↓↓↓
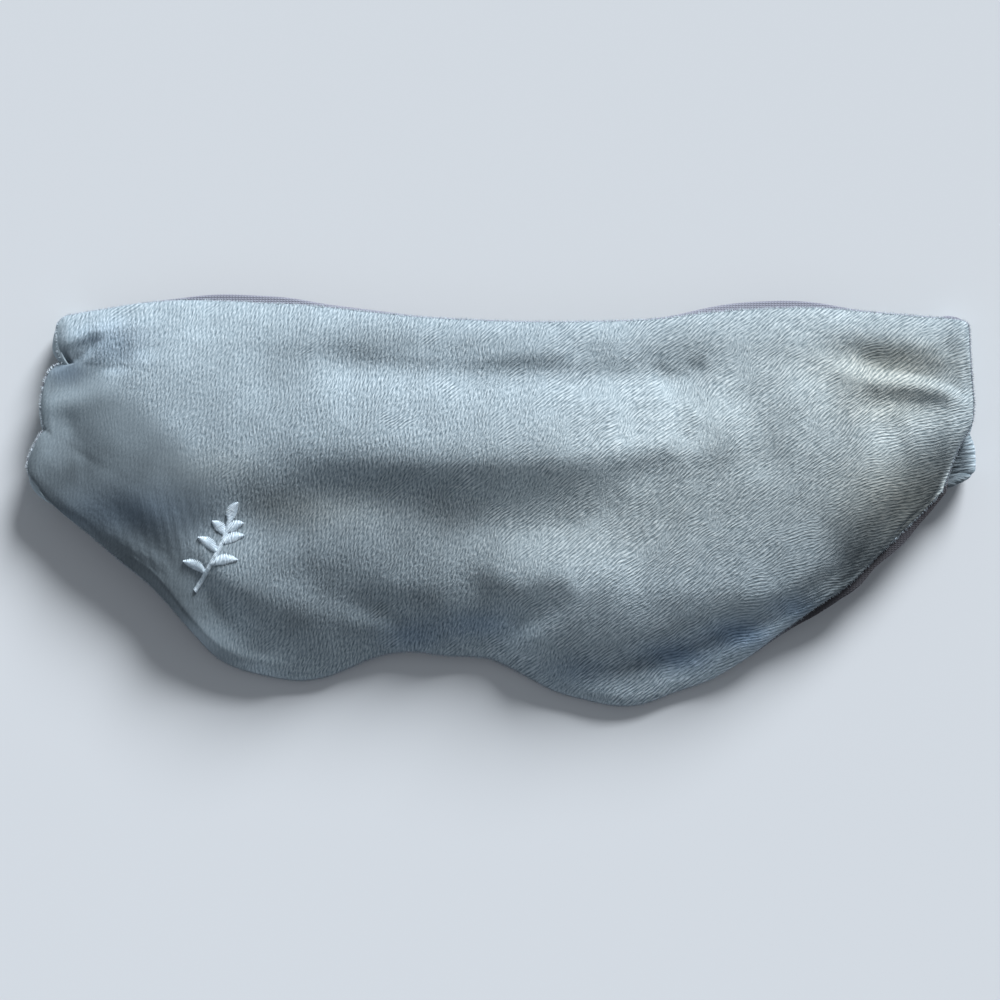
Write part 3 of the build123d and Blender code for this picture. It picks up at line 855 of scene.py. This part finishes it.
elastic_weave = make_elastic()
for side, band in bands.items():
    tip = side + "_tip"
    sleeve, _, _ = lay_cloth(side + "_band_sleeve", wrap_sleeve(band), flat_size=(117.0, 82.0))
    work = bmesh.new()
    work.from_mesh(sleeve.data)
    bmesh.ops.remove_doubles(work, verts=work.verts, dist=0.00002)
    bmesh.ops.recalc_face_normals(work, faces=work.faces)
    work.to_mesh(sleeve.data)
    work.free()
    sleeve.data.shade_smooth()
    paint(sleeve, "nap_and_shade", spots(*plan_of(sleeve), SLEEVE_NAP))
    paint(sleeve, "lean", 0.3)
    sleeve.data.materials.append(velour)
    thicken(sleeve, SLEEVE_CLOTH)
    start, end = band.metres(4, 0, 3.5), band.metres(84, 0, 3.5)
    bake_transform(sleeve)
    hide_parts(side + "_band_casing")

    along = np.linspace(CASING_START + 0.5, CASING_END, ELASTIC_GRID[0])[:, None]
    across = np.linspace(-ELASTIC_WIDTH / 2, ELASTIC_WIDTH / 2, ELASTIC_GRID[1])[None, :]
    middle, _, _ = band.middle_height(along)
    elastic, _, _ = lay_cloth(side + "_elastic_web", band.place(along, across, middle),
                              flat_size=(CASING_END - CASING_START, ELASTIC_WIDTH))
    elastic.data.materials.append(elastic_weave)
    thicken(elastic, ELASTIC_THICK, 0)
    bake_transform(elastic)
    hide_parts(side + "_band_elastic")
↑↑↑
Given problem — Write out the material from the first line to the last, exactly.

Final result —
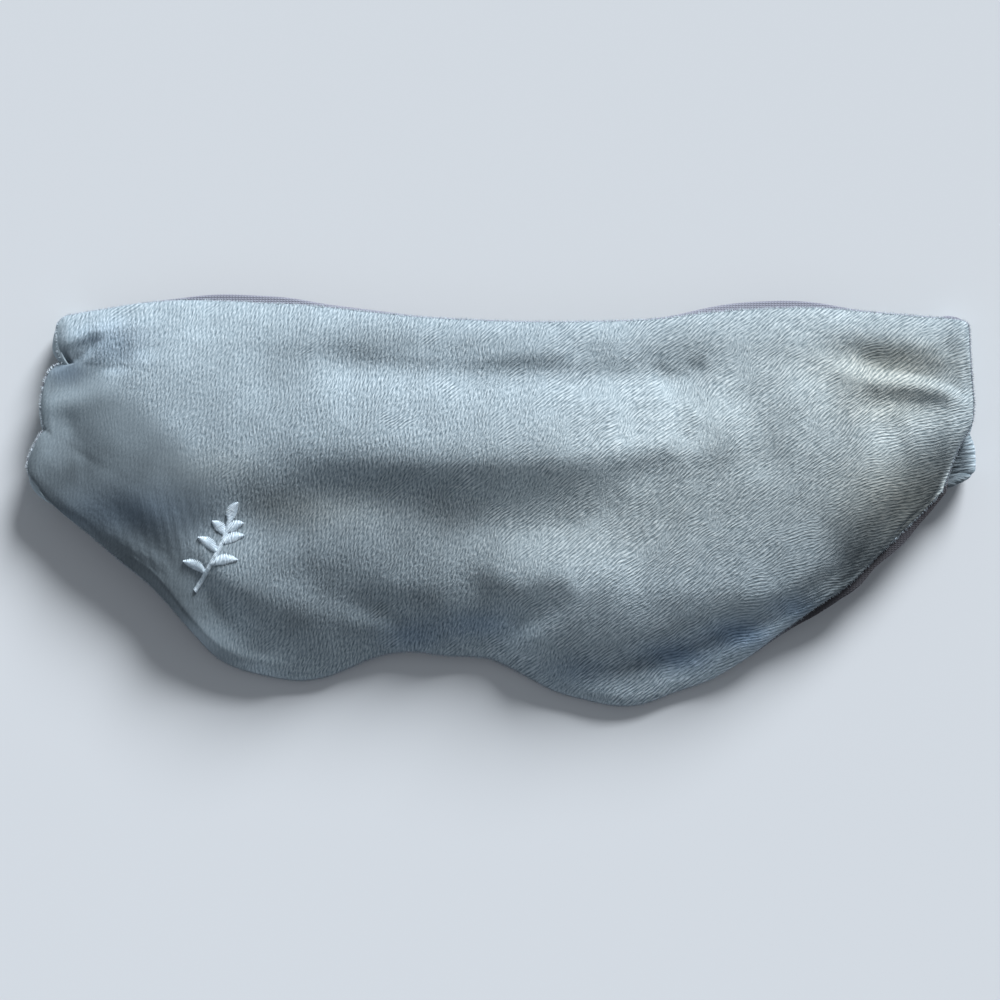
Write part 3 of the build123d and Blender code for this picture. It picks up at line 855 of scene.py. This part finishes it.
elastic_weave = make_elastic()
for side, band in bands.items():
    tip = side + "_tip"
    sleeve, _, _ = lay_cloth(side + "_band_sleeve", wrap_sleeve(band), flat_size=(117.0, 82.0))
    work = bmesh.new()
    work.from_mesh(sleeve.data)
    bmesh.ops.remove_doubles(work, verts=work.verts, dist=0.00002)
    bmesh.ops.recalc_face_normals(work, faces=work.faces)
    work.to_mesh(sleeve.data)
    work.free()
    sleeve.data.shade_smooth()
    paint(sleeve, "nap_and_shade", spots(*plan_of(sleeve), SLEEVE_NAP))
    paint(sleeve, "lean", 0.3)
    sleeve.data.materials.append(velour)
    thicken(sleeve, SLEEVE_CLOTH)
    start, end = band.metres(4, 0, 3.5), band.metres(84, 0, 3.5)
    bake_transform(sleeve)
    hide_parts(side + "_band_casing")

    along = np.linspace(CASING_START + 0.5, CASING_END, ELASTIC_GRID[0])[:, None]
    across = np.linspace(-ELASTIC_WIDTH / 2, ELASTIC_WIDTH / 2, ELASTIC_GRID[1])[None, :]
    middle, _, _ = band.middle_height(along)
    elastic, _, _ = lay_cloth(side + "_elastic_web", band.place(along, across, middle),
                              flat_size=(CASING_END - CASING_START, ELASTIC_WIDTH))
    elastic.data.materials.append(elastic_weave)
    thicken(elastic, ELASTIC_THICK, 0)
    bake_transform(elastic)
    hide_parts(side + "_band_elastic")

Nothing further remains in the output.